Do HBARS have any advantages over other types of barrels? Why did manufactures put these on the market to begin with?

Thank you for your response.
Link Posted: 10/3/2004 11:00:09 AM EDT
Minsane: The heavier barrels will heat up more slowly and offer greater rigidity. There is something to be said for the heft of a heavy barrel for steady holding of the firearm, also. But.....since a 16" barrel is carbine length, shooters usually are more interested in ease of handling. Much depends on how much weight can really be saved by changing barrels and the intended role of the weapon. If it is for short range home defense, a lighter barrel may offer better handling qualities, but if it is a general purpose firearm, the extra weight may help. My carbines have the standard M4 profile barrel. I guess, only you can decide your exact requirements. Personally, I would leave it as is.

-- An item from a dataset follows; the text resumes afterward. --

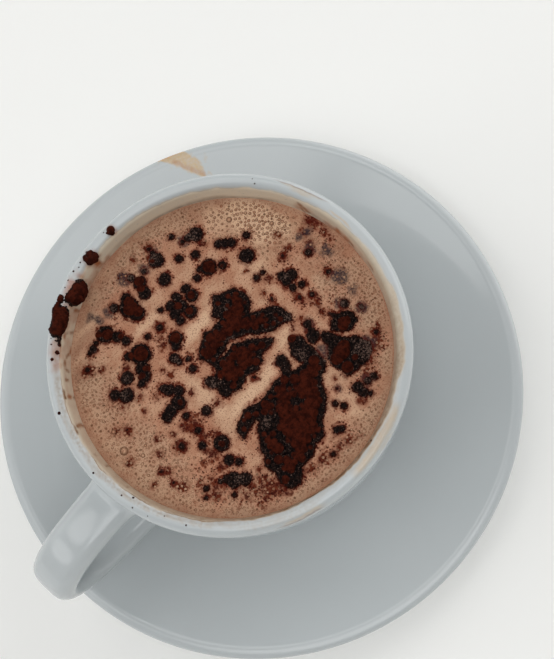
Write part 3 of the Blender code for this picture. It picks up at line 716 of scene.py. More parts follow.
cocoa = {
    "z": 67.2, "sunk": 0.35, "step": 0.17, "gridReach": 41.5, "reach": 41.2,
    "sideOutline": [(-14.7, 20.5), (-13, 21.7), (-11, 22.5), (-9.5, 23.2), (-8.8, 25), (-7.5, 27),
        (-6, 28.3), (-4, 29.3), (-2.5, 29.8), (-1, 31.5), (0.5, 33), (2, 33), (3, 32.3), (4, 33), (6, 33.8),
        (8.5, 34.2), (10, 34), (11.5, 35.5), (13, 36.3), (15, 35.7), (16.3, 34.5), (16.5, 32), (16, 30.5),
        (15.5, 29), (16, 27), (15.5, 25.5), (14, 25), (13.7, 23), (13.2, 21.8), (11.5, 20.3), (10, 18.5),
        (8.5, 17), (10.5, 17), (13, 18), (14.3, 18.3), (14.3, 15.5), (13, 14), (9, 12.8), (7, 13),
        (5.5, 14), (2, 14.3), (0, 14), (-2.5, 13.5), (-4.5, 14.3), (-5.2, 13), (-5.5, 11), (-7, 10),
        (-8.5, 10.5), (-9, 11.5), (-8, 14), (-7, 15.5), (-8.5, 16.2), (-10.5, 16.3), (-9.8, 15), (-10, 13),
        (-11, 11), (-13.5, 9), (-15.5, 11), (-15.3, 13), (-15.5, 16), (-14.7, 18)],
    "centreOutlines": [[(-18.2, 5.2), (-17, 7), (-15.3, 5.8), (-13.5, 5.2), (-11.5, 5), (-10.4, 4.1),
        (-8.5, 2.2), (-6.4, 0.1), (-4.3, -0.9), (-2.6, -2.5), (-1, -2.1), (0.5, -1.5), (1.5, -1.5), (3, -1),
        (5, -1), (5.6, -2), (6.6, -5), (5, -6.5), (2, -8), (0, -9), (-1.5, -8), (-3.5, -8), (-5, -8.2),
        (-4, -10), (-6.5, -12), (-8, -14), (-9, -14), (-10, -12.5), (-12, -12), (-14, -11), (-14.5, -8),
        (-14, -5), (-11.3, -3.2), (-13, -2), (-15, -1), (-17.3, 0.5), (-17.8, 2.5)], [(-10.3, 6.2), (-9, 7),
        (-7, 7), (-5, 7), (-4, 8), (-1, 8.6), (1, 7.8), (2, 7.4), (3, 8.2), (5, 8.6), (7, 7.5), (9.5, 7.2),
        (10, 5.5), (9.2, 4), (10.3, 2.5), (10.4, 0.5), (9.5, -0.5), (8, -0.4), (7, 0.6), (6, 0.5),
        (5.6, -2), (3, -1.2), (1, -1), (-0.5, -1.2), (-1, -0.9), (-2.3, -1.4), (-3.8, 0), (-5.6, 0.9),
        (-7.6, 2.9), (-9.6, 4.9)]],
    "leftOutlines": [[(-16, 28), (-18.3, 28), (-20.5, 28.6), (-22.5, 28.6), (-24.8, 28), (-26, 26),
        (-25.2, 24), (-24.8, 22.3), (-23.6, 21), (-22.4, 19.6), (-21.6, 17.9), (-21, 16), (-20, 14.6),
        (-18.4, 14.8), (-18, 16.5), (-17.8, 18), (-16.6, 19.3), (-15.2, 20), (-14.7, 22), (-15, 24.5),
        (-14.9, 27)], [(-29, 17.5), (-28, 19.7), (-25.5, 20.3), (-23.9, 19.6), (-22.3, 17.6), (-21.3, 16),
        (-22.5, 14.8), (-24, 14.4), (-24.4, 12.7), (-25, 12.3), (-26, 14.3), (-28, 15.8)]],
    "leftSpots": [(-17.3, 13.7, 1.9), (-19, 10.5, 1.3), (-18.2, 12, 1)],
    # Small clots, as (x, y, radius).
    "clots": [(-19.6, 32.4, 1.1), (-17.6, 32, 1.2), (-14.8, 31.2, 1.6), (-14.6, 33.2, 1.4),
        (-15.6, 34.6, 0.8), (21.6, 24.8, 1.9), (23.8, 22.8, 2.2), (24.8, 21.2, 1.3), (26.4, 25.3, 0.8),
        (26.2, 20.4, 0.8), (20.8, 18.4, 1.5), (19.5, 20.6, 1.1), (18.9, 14, 2.2), (18.5, -1.6, 2.1),
        (21.4, -1.6, 1.8), (23, -1.4, 1.7), (16.2, -3.6, 1.6), (17.6, -5.6, 1.6), (18.2, -7, 1.3),
        (15.5, -18, 2.9), (18, -15, 2), (19, -13.2, 1.8), (21, -12.4, 1.2), (18, -20, 1.3),
        (26, -13.4, 2.1), (27.8, -15.8, 1.6), (22.5, -16.4, 1.9), (8, -26.3, 2.2), (8.2, -29, 2.8),
        (11, -32, 1.4), (7, -31.5, 1.5), (2.6, -28.5, 1.8), (1.5, -31.5, 2), (-1.6, -32.8, 1),
        (2, -34.2, 1.2), (-6, -32.2, 2.2), (-6.8, -34.2, 0.9), (17.8, -29, 2.4), (16.2, -26, 1.7),
        (15.4, -23.5, 1.4), (21, -29.3, 0.9), (22.8, -28.8, 1.2), (24.2, -28.6, 0.8), (-1.5, -15.5, 1.9),
        (2, -16, 1.3), (-5, -18.3, 1.9), (-1, -18.5, 2), (1.5, -18.3, 1.6), (-5.3, -20.8, 1.4),
        (-2, -21, 1.5), (0.8, -20.7, 1.5), (3.2, -22, 0.9), (-13.6, -20, 2.3), (-16.4, -17.4, 1.3),
        (-11.6, -21.4, 1), (-9.5, -20.4, 1.1), (-22.5, -14.2, 2.2), (-22.6, -19.8, 1.4), (-21.4, -21, 1.5),
        (-20.2, -22.2, 1.3), (-3.6, -26.8, 1.9), (-18.2, -28.8, 2.1), (-16.2, -29.8, 1.3),
        (-14.3, -30.2, 0.8), (-26.2, -1.6, 1.7), (-24, -1.3, 1.4), (-24.4, -3.2, 1.5), (-14, -25.2, 1.3),
        (-10.3, -27.7, 1.2), (-26.8, -18, 1.1), (-13.5, -33.5, 0.9), (-25.6, 6.2, 0.8), (-23, 4.2, 0.7),
        (-26, 2.3, 1.1), (-23.8, 1, 1.2), (-33.6, -2.1, 1.1), (-28.7, -6.8, 0.6), (-21.8, -7.9, 0.8),
        (-19.7, -8.1, 1), (-18, -1.2, 0.6), (6.3, -13.7, 2), (7.9, -12.2, 1.3), (10.5, -10.4, 1.5),
        (10.4, -8.8, 1.1), (8.2, -7.4, 0.9), (6.9, -18.9, 1.1), (10.8, -19.7, 1), (9.3, -4.8, 1.2),
        (15.2, 5.5, 1.4), (19.7, 2.2, 1.1), (20.4, 7.2, 1.1), (26.2, 6.7, 1), (34.4, 7, 0.5),
        (22.6, 10.7, 1.2), (34.5, 11.4, 0.5), (30, 18.9, 1), (31.8, 20.4, 0.7), (27.8, -26, 0.8),
        (32.4, -7.2, 0.4), (-3.8, 34.9, 1.1), (-2.9, 34.3, 1.1), (2.3, 37.6, 0.8), (-8.7, 31.6, 1),
        (-7.8, 29.6, 0.9), (-11, 27.4, 0.5), (-31.4, 18.2, 0.9), (-29.2, 14.2, 1.3), (-28.6, 25.4, 0.8),
        (-33, 5.4, 0.8), (0.6, 9.2, 0.6), (-7, -35.8, 0.7)],
    "wetHoles": [(-1.5, 21.5, 1.3), (-2.6, 21.9, 0.9), (-4, 18, 0.7), (8, 24, 1), (9.5, 28.2, 1.5),
        (8.3, 27.4, 1), (7, 20, 2.4), (5.4, 21, 1), (2.5, 18, 0.7), (13.3, 34.2, 2.4),
        (15.3, 29.6, 1.8), (13, 26.5, 0.8), (-14.5, 1.2, 1.4), (-16.8, 1.8, 1.3), (-15.4, 5.4, 0.9),
        (-9.5, -9.8, 0.7), (-6.4, -9.3, 1.4), (-12.8, -10.6, 0.6), (-4.3, 6.4, 0.8), (-0.3, 7.4, 1.1),
        (-4.6, 2, 0.8), (1.2, 6.4, 0.7), (0.6, 2.6, 0.6), (1.4, -0.4, 0.8), (4.6, -0.6, 0.9),
        (7.4, 4.4, 1.7), (8.6, 1.8, 2.4), (-13, 12.5, 3), (-12, 15.5, 1.6), (-12.8, 12, 2.4)],
    "dryIslands": [(12.2, 31.9, 1.1), (15, 32.6, 1), (11, 29.4, 0.8), (-20.7, 21.5, 1.4),
        (-19, 22.2, 2), (-17.2, 22.4, 1.6), (-17, 25.8, 1.5), (-20.2, 25.6, 0.8), (-26, 17.6, 1.2),
        (-24.6, 17.8, 1.4), (-25.2, 17, 1.2), (6.2, -13.8, 1.3), (15.4, -17.9, 1.9), (17.4, -14.3, 0.8),
        (19.3, -13.6, 0.8), (17.4, -19.6, 0.8), (-13.8, -20, 1.6), (-4.9, -18.3, 1), (-1.5, -15.7, 0.9),
        (-0.6, -19, 1), (7.6, -26.3, 1.3), (8.2, -28.4, 1.9), (7.2, -30, 1.4), (2.3, -30, 1),
        (1.3, -31.8, 1.3), (17.4, -28.4, 1.4), (19, -30.2, 0.9), (15.5, -25.3, 0.7), (18, -1.3, 0.7),
        (18.9, 14.4, 0.8), (-5, -32.9, 0.6), (-13.6, 9.9, 0.9), (-16.2, -17.4, 0.5), (11.6, -13.6, 0.4)],
    "bareSpots": [(6.2, 2.2, 0.55), (-8.3, 15.6, 0.7), (9.2, 17.6, 0.6)],
    # Where milk has soaked up between the beads and shows grey.
    "greySpots": [(-6, -33.2, 1.9), (2.5, -34.6, 1.7), (12, -32.2, 1.4), (-1.8, -32.8, 1.3),
        (-23.5, 26, 2.8), (-20.6, 31.8, 0.8), (-17.6, 32.4, 1.4), (-34, 8, 2), (-36.5, 1, 1.2),
        (-33.5, -2, 0.9), (-15, 20.6, 1.3), (-16, 17.8, 1.6), (-12, 14.5, 1.3), (-17.8, -29, 1.5),
        (-24.8, -2.8, 1), (9, 2, 1.3), (-8, -9.2, 1.1), (-3, -2.2, 0.9), (22.5, -16.5, 0.9),
        (26.6, -13.4, 1), (10.4, -9.8, 0.8), (-31.4, 18, 1.3), (-38.2, -6, 1), (-16.6, 5.4, 1),
        (23, 23.6, 1.2), (-29.2, 14, 0.9), (7.2, 19.2, 1.3)],
    # Wet beads and dry lobes, as (least gap, most gap, rise); the thinnest edge is trimmed off.
    "beads": (0.40, 0.74, 0.95), "lobes": (1.1, 2.6, 0.40), "trim": 0.07,
    "dryInset": 1.15, "patchSize": 1.3, "threadSize": 0.46, "grainSize": 0.4,
    # The crevice colour is painted shade, the wet beads' top colour a painted highlight, and the grey both
    # soaked milk and painted glints.
    "dryHex": "#270B06", "dryWarmHex": "#42180D", "creviceShadeHex": "#180907", "wetHex": "#080303",
    "wetHighlightHex": "#1C0E0A", "thinHex": "#5C1E0E", "greyMilkAndGlintHex": "#5E4A42",
    "dryRoughness": 0.95, "wetRoughness": 0.50, "specular": 0.05,
}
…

Link Posted: 10/3/2004 11:58:40 AM EDT
"Bicep enlargement?"

Link Posted: 10/3/2004 12:01:30 PM EDT
It will be a little more steady when fired over a rest, and the barrel heats more slowly. Other than that, its an excercise device.

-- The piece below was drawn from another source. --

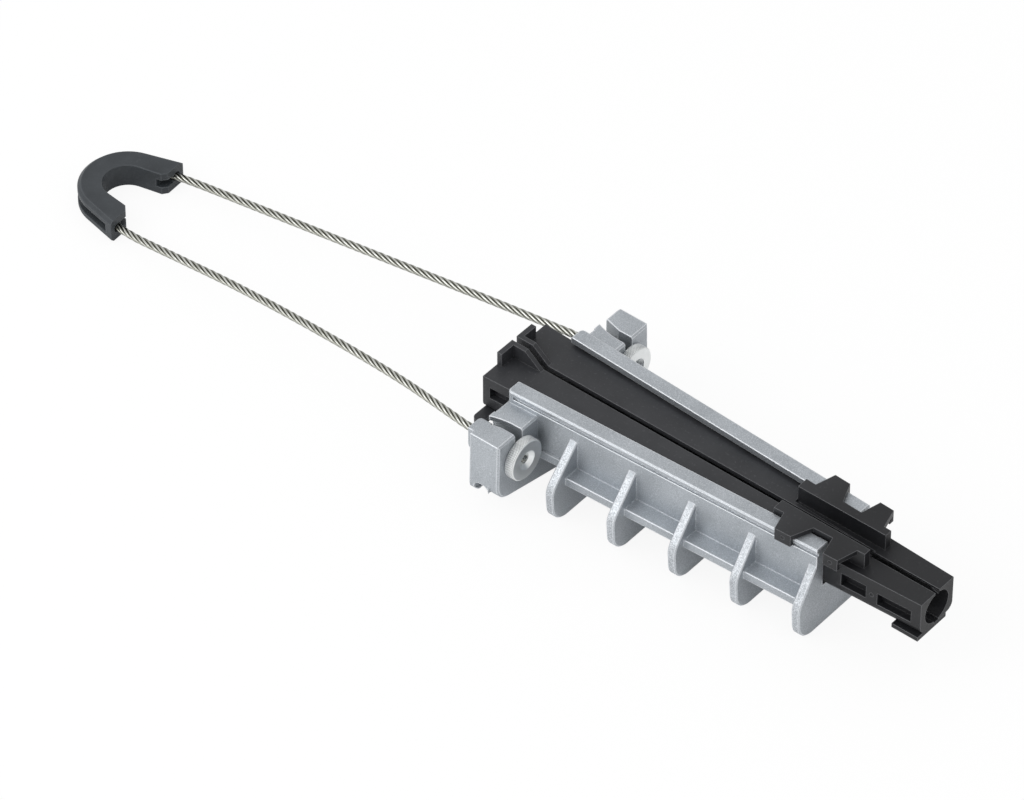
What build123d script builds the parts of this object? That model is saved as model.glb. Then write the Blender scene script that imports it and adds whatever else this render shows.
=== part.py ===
from build123d import *
from math import cos, radians, sin, tan
import os

# Dead-end anchor clamp for round cable, in millimetres.
# x runs along the cable towards the narrow end, z is up, and x = 0 is the middle rib's mid-plane.
# y = 0 is the plane between the two jaws, and z = 0 is the underside of the ribs.

# Taper shared by the channel walls and the jaws
TAPER_DEG = 2.54
SLOPE = tan(radians(TAPER_DEG))

# Casting: cross ribs
RIB_COUNT = 5
RIB_PITCH = 29.5
RIB_THICK = 4.0
RIB_REACH = 33.0
RIB_REACH_SLOPE = 0.088
RIB_WALL_TOP = 35.6
RIB_SHOULDER = 18.5
RIB_DRAFT = 1.2
RIB_TOE_ROUND = 9.0
RIB_SHOULDER_ROUND = 9.0
RIB_EDGE = 0.5

# Casting: channel
WALL_OUT = 19.87
WALL_START = -92.5
RIM_TOP = 44.5
RIM_WIDTH = 7.0
RIM_EDGE = 0.5
LIP_UNDER = 41.5
WALL_THICK = 4.5
WALL_END_ROUND = 2.0
FLOOR_UNDER = 17.4
FLOOR_TOP = 22.2
LEDGE_TOP = 21.4
LEDGE_WIDE = 7.5
LEDGE_NARROW = 0.8
GROOVE_DEPTH = 1.0
GROOVE_HEIGHT = 1.6
GROOVE_FROM_TOP = 2.0
GROOVE_START = -89.5

# Wire rope bail
ROPE_R = 1.75
LEG_Y = 35.3
LEG_Z = 25.7
SLOT_CLEAR = 0.5
SEAT_CLEAR = 0.05
FERRULE_R = 9.5
FERRULE_THICK = 4.5
FERRULE_EDGE = 0.5
FERRULE_MOUTH_R = 4.0
FERRULE_MOUTH_DEPTH = 1.2
FERRULE_HOLE_R = 2.6
ROPE_END_DEPTH = 1.9
LEG_BENDS = ((-101.0, LEG_Y, LEG_Z), (-150.0, 29.4, 24.2), (-230.0, 23.6, 16.4))
LEG_BEND_RADII = (110.0, 500.0, 500.0)
SADDLE_BEND_RADIUS = 40.0
SADDLE_BEND_BEYOND = 6.0

# Casting: slotted ears, joined by a hollow beam under the channel
EAR_FACE = -77.0
EAR_BACK = WALL_START
EAR_BEYOND_LEG = 12.7
EAR_HALF = LEG_Y + EAR_BEYOND_LEG
EAR_TOP = 38.6
EAR_FOOT = 9.0
EAR_FOOT_LEAN = 0.8
EAR_FOOT_ROUND = 9.0
EAR_KEEL_HALF = 9.0
EAR_EDGE = 0.8
EAR_FRONT_WALL = 5.0
EAR_BACK_WALL = 3.0
EAR_HEEL = 8.6
EAR_HEEL_ROUND = 1.2
EAR_HEEL_CORNER = 2.5
EAR_HOLLOW_TOP = 14.0
EAR_HOLLOW_ROUND = 3.0
SLOT_LIP_THICK = 2.4
SLOT_LIP_REACH = 2.3
SLOT_LIP_LENGTH = 12.5
MOUTH_LENGTH = 8.5
MOUTH_FLARE = 2.8
GUIDE_REACH = 3.4
GUIDE_ROOT = 3.5
GUIDE_WIDTH = 8.6
GUIDE_HEIGHT = 10.5
GUIDE_ROUND = 2.6
GUIDE_SLOT_ROUND = 1.2

# Rope saddle: a horseshoe that stands a little turned in the bail
SADDLE_X = -322.0
SADDLE_Y = -0.7
SADDLE_TURN_DEG = 3.5
SADDLE_FLARE_DEG = 9.5
SADDLE_OUTER_FLARE_DEG = 15.0
SADDLE_OUTER_R = 21.0
SADDLE_COVER = 1.2
SADDLE_ROPE_R = SADDLE_OUTER_R - SADDLE_COVER - ROPE_R
SADDLE_WEB = 7.55
SADDLE_INNER_R = SADDLE_ROPE_R - SADDLE_WEB
SADDLE_END = 11.0
SADDLE_HEIGHT = 11.2
SADDLE_EDGE = 1.5
SADDLE_TIP_CHAMFER = 2.0
CHANNEL_HEIGHT = 4.4
COLLAR_LENGTH = 3.8
COLLAR_CLEAR = 0.45
SLIT_LENGTH = 4.5
SLIT_HEIGHT = 4.0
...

Link Posted: 10/3/2004 2:37:51 PM EDT
[Last Edit: 10/3/2004 2:39:12 PM EDT by compuvette]
If you've got a FA M16, the HBAR's can take more full-auto fire before they get too hot. For regular semi work, a lightweight is just fine. Heck, even for full-auto, I use M4 profile barrels all the time. Crane did testing on the M4 barrels after SOCOM had problems with them and it took between 540 and 590 rounds straight (with 10 sec to change mags) full auto fire before they would blow. The pictures are pretty cool. They would blow either right infront or behind the gas block. Also, the manufacturers make more HBARs because they are less expensive to make. The barrel blanks start out as HBAR and need to be turned down to lightweight. Less machining operations equals less cost.
Link Posted: 10/3/2004 6:24:19 PM EDT
How about if used on a Recce carbine? Would a 16" LMT barrel do just as well in this role as an HBAR 16" barrel? If used on a sniping type weapon, which would be better or am I confusing the role of the recce?

Link Posted: 10/3/2004 6:45:29 PM EDT
Also, in some states that have their own bans, the heavy barrel is considered a target barrel, therefore it is a "sporting arm".